INFORMATION PROVIDED:
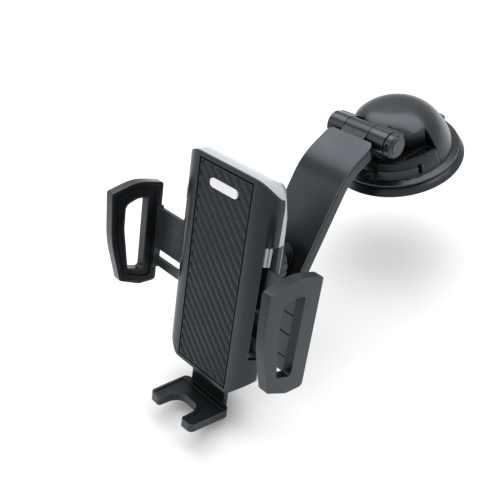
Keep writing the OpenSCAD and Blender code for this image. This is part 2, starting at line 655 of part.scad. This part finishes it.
// ---------------------------------------------------------------- foot
fork_pts = [[-15.8, -16.4], [-8.2, -16.8], [-8, -9], [-5.5, -4.4], [5.5, -4.4], [8, -9], [8.2, -16.8],
    [15.8, -16.4], [16.4, 7.2], [-16.4, 7.2]];
fork_rad = [2.6, 1.6, 6, 4, 4, 6, 1.6, 2.6, 3, 3];

module fork_prong(g, z0, z1) intersection() {
    translate([0, 0, z0]) linear_extrude(z1 - z0)
        polygon(rounded(inset(fork_pts, g), [for (r = fork_rad) max(r - g, 0.4)]));
    block([-20, -20, -200], [20, 3.5, 0]);
}

module foot() color([0.11, 0.115, 0.125]) in_cradle() {
    difference() {
        translate([0, 0, foot_top - 4.4]) linear_extrude(4.4) polygon(rounded(fork_pts, fork_rad));
        fork_prong(1.5, foot_top - 1.3, foot_top + 1);
    }
    difference() {
        union() {
            block([-12.3, 6.2, foot_top - 1], [12.3, 8.6, -95]);
            block([-12.3, 6.2, -97], [12.3, 11.7, -95]);
            block([-12.3, 10, -97], [12.3, 11.7, -82]);
        }
        block([-20, 6, -120], [-12, 6.8, -97]);
    }
}

module foot_pads() color([0.05, 0.05, 0.055]) in_cradle() fork_prong(1.6, foot_top - 1.3, foot_top - 0.5);

// ---------------------------------------------------------------- release button and pawl
module release_button() color([0.07, 0.07, 0.08]) in_cradle() {
    intersection() { block([-30, 3.2, -24.1], [-24, 6.6, -17.9]); pillow_prism(-0.3); }
    block([-24.5, 3.4, -22.6], [-14.2, 5.4, -20.6]);
    block([-17, 3.4, -22.6], [-14.2, layer_b[1] - 0.2, -20.6]);
    block([-23, 3.3, -23.4], [-22, 5.5, -19.6]);
}

module button_spring() color("silver") in_cradle()
    translate([-13.9, 4.4, -21.6]) rotate([0, 90, 0]) coil(1.2, 0.2, 10.4, 7, 8, 5);

module pawl() color([0.8, 0.78, 0.7]) in_cradle() difference() {
    xz(layer_b[0], layer_b[1]) polygon([[-13.9, -20.6], [-11.2, -20.6], [-9.4, -30], [-10.6, -32.4],
        [-14, -32.6], [-18.6, -37], [-19.9, -39.1], [-20.8, -38.3], [-20, -35.6], [-14.6, -29.6]]);
    rod_y(5, 12, 1 + slack, -12, -30);
}

module pawl_pin() color("silver") in_cradle() {
    rod_y(7, 13.6, 1, -12, -30);
    rod_y(6.6, 7.6, 1.8, -12, -30);
}

suction_cup();
gel_pad();
base_housing();
hinge_nut();
hinge_washers();
lock_stem();
lever_pin();
lift_spring();
lock_lever();
hinge_bolt();
hinge_knob();
arm_shell();
arm_cover();
arm_screws();
ball_stud();
seat_washer();
ball_liner();
lock_nut();
ball_socket();
socket_screws();
rear_shell();
front_shell();
guide_bars();
grip_pad();
badge();
mid_frame();
frame_screws();
case_screws();
pinion_pin();
pinion();
left_slider();
left_jaw();
left_jaw_pad();
jaw_spring();
right_slider();
right_jaw();
right_jaw_pad();
foot();
foot_pads();
release_button();
button_spring();
pawl();
pawl_pin();
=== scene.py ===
import json
import math

import bmesh
import bpy
from mathutils import Matrix, Vector

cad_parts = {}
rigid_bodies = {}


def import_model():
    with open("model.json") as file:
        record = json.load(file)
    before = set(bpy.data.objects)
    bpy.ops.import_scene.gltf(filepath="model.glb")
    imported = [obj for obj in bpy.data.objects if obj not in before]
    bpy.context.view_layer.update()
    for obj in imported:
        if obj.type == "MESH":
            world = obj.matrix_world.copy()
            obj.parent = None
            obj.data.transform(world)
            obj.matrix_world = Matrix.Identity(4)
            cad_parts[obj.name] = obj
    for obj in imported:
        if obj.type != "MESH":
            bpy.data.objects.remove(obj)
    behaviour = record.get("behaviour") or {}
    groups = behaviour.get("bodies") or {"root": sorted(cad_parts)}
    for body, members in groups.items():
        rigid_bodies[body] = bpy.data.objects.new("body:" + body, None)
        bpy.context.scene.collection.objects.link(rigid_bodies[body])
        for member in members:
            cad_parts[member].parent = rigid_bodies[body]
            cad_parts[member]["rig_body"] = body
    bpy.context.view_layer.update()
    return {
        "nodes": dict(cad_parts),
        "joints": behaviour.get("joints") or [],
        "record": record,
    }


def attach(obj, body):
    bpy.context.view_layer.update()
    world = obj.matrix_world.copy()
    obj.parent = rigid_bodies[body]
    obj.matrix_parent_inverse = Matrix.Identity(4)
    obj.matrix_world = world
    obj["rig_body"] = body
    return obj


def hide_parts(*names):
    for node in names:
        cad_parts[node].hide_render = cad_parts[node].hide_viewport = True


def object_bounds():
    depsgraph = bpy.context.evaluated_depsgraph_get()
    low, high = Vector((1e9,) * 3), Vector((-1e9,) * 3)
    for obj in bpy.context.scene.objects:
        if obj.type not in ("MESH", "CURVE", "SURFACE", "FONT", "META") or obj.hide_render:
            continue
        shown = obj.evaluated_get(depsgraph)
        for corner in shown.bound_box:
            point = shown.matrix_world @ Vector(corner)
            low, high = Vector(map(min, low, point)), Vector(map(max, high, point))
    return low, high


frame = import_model()
NODES = frame["nodes"]
MM = 0.001


# ---------------------------------------------------------------- places
def joint(name):
    """The frame's record of one joint: its place and axis at rest."""
    return next(j for j in frame["joints"] if j["name"] == name)


BALL = Vector(joint("ball_roll")["pos_m"])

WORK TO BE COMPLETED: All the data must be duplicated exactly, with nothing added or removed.

EXPECTED ANSWER:
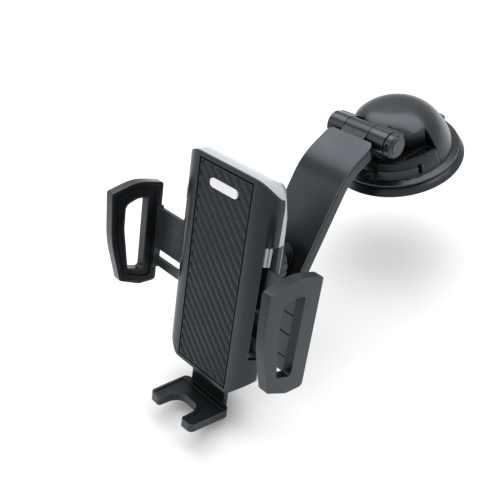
Keep writing the OpenSCAD and Blender code for this image. This is part 2, starting at line 655 of part.scad. This part finishes it.
// ---------------------------------------------------------------- foot
fork_pts = [[-15.8, -16.4], [-8.2, -16.8], [-8, -9], [-5.5, -4.4], [5.5, -4.4], [8, -9], [8.2, -16.8],
    [15.8, -16.4], [16.4, 7.2], [-16.4, 7.2]];
fork_rad = [2.6, 1.6, 6, 4, 4, 6, 1.6, 2.6, 3, 3];

module fork_prong(g, z0, z1) intersection() {
    translate([0, 0, z0]) linear_extrude(z1 - z0)
        polygon(rounded(inset(fork_pts, g), [for (r = fork_rad) max(r - g, 0.4)]));
    block([-20, -20, -200], [20, 3.5, 0]);
}

module foot() color([0.11, 0.115, 0.125]) in_cradle() {
    difference() {
        translate([0, 0, foot_top - 4.4]) linear_extrude(4.4) polygon(rounded(fork_pts, fork_rad));
        fork_prong(1.5, foot_top - 1.3, foot_top + 1);
    }
    difference() {
        union() {
            block([-12.3, 6.2, foot_top - 1], [12.3, 8.6, -95]);
            block([-12.3, 6.2, -97], [12.3, 11.7, -95]);
            block([-12.3, 10, -97], [12.3, 11.7, -82]);
        }
        block([-20, 6, -120], [-12, 6.8, -97]);
    }
}

module foot_pads() color([0.05, 0.05, 0.055]) in_cradle() fork_prong(1.6, foot_top - 1.3, foot_top - 0.5);

// ---------------------------------------------------------------- release button and pawl
module release_button() color([0.07, 0.07, 0.08]) in_cradle() {
    intersection() { block([-30, 3.2, -24.1], [-24, 6.6, -17.9]); pillow_prism(-0.3); }
    block([-24.5, 3.4, -22.6], [-14.2, 5.4, -20.6]);
    block([-17, 3.4, -22.6], [-14.2, layer_b[1] - 0.2, -20.6]);
    block([-23, 3.3, -23.4], [-22, 5.5, -19.6]);
}

module button_spring() color("silver") in_cradle()
    translate([-13.9, 4.4, -21.6]) rotate([0, 90, 0]) coil(1.2, 0.2, 10.4, 7, 8, 5);

module pawl() color([0.8, 0.78, 0.7]) in_cradle() difference() {
    xz(layer_b[0], layer_b[1]) polygon([[-13.9, -20.6], [-11.2, -20.6], [-9.4, -30], [-10.6, -32.4],
        [-14, -32.6], [-18.6, -37], [-19.9, -39.1], [-20.8, -38.3], [-20, -35.6], [-14.6, -29.6]]);
    rod_y(5, 12, 1 + slack, -12, -30);
}

module pawl_pin() color("silver") in_cradle() {
    rod_y(7, 13.6, 1, -12, -30);
    rod_y(6.6, 7.6, 1.8, -12, -30);
}

suction_cup();
gel_pad();
base_housing();
hinge_nut();
hinge_washers();
lock_stem();
lever_pin();
lift_spring();
lock_lever();
hinge_bolt();
hinge_knob();
arm_shell();
arm_cover();
arm_screws();
ball_stud();
seat_washer();
ball_liner();
lock_nut();
ball_socket();
socket_screws();
rear_shell();
front_shell();
guide_bars();
grip_pad();
badge();
mid_frame();
frame_screws();
case_screws();
pinion_pin();
pinion();
left_slider();
left_jaw();
left_jaw_pad();
jaw_spring();
right_slider();
right_jaw();
right_jaw_pad();
foot();
foot_pads();
release_button();
button_spring();
pawl();
pawl_pin();
=== scene.py ===
import json
import math

import bmesh
import bpy
from mathutils import Matrix, Vector

cad_parts = {}
rigid_bodies = {}


def import_model():
    with open("model.json") as file:
        record = json.load(file)
    before = set(bpy.data.objects)
    bpy.ops.import_scene.gltf(filepath="model.glb")
    imported = [obj for obj in bpy.data.objects if obj not in before]
    bpy.context.view_layer.update()
    for obj in imported:
        if obj.type == "MESH":
            world = obj.matrix_world.copy()
            obj.parent = None
            obj.data.transform(world)
            obj.matrix_world = Matrix.Identity(4)
            cad_parts[obj.name] = obj
    for obj in imported:
        if obj.type != "MESH":
            bpy.data.objects.remove(obj)
    behaviour = record.get("behaviour") or {}
    groups = behaviour.get("bodies") or {"root": sorted(cad_parts)}
    for body, members in groups.items():
        rigid_bodies[body] = bpy.data.objects.new("body:" + body, None)
        bpy.context.scene.collection.objects.link(rigid_bodies[body])
        for member in members:
            cad_parts[member].parent = rigid_bodies[body]
            cad_parts[member]["rig_body"] = body
    bpy.context.view_layer.update()
    return {
        "nodes": dict(cad_parts),
        "joints": behaviour.get("joints") or [],
        "record": record,
    }


def attach(obj, body):
    bpy.context.view_layer.update()
    world = obj.matrix_world.copy()
    obj.parent = rigid_bodies[body]
    obj.matrix_parent_inverse = Matrix.Identity(4)
    obj.matrix_world = world
    obj["rig_body"] = body
    return obj


def hide_parts(*names):
    for node in names:
        cad_parts[node].hide_render = cad_parts[node].hide_viewport = True


def object_bounds():
    depsgraph = bpy.context.evaluated_depsgraph_get()
    low, high = Vector((1e9,) * 3), Vector((-1e9,) * 3)
    for obj in bpy.context.scene.objects:
        if obj.type not in ("MESH", "CURVE", "SURFACE", "FONT", "META") or obj.hide_render:
            continue
        shown = obj.evaluated_get(depsgraph)
        for corner in shown.bound_box:
            point = shown.matrix_world @ Vector(corner)
            low, high = Vector(map(min, low, point)), Vector(map(max, high, point))
    return low, high


frame = import_model()
NODES = frame["nodes"]
MM = 0.001


# ---------------------------------------------------------------- places
def joint(name):
    """The frame's record of one joint: its place and axis at rest."""
    return next(j for j in frame["joints"] if j["name"] == name)


BALL = Vector(joint("ball_roll")["pos_m"])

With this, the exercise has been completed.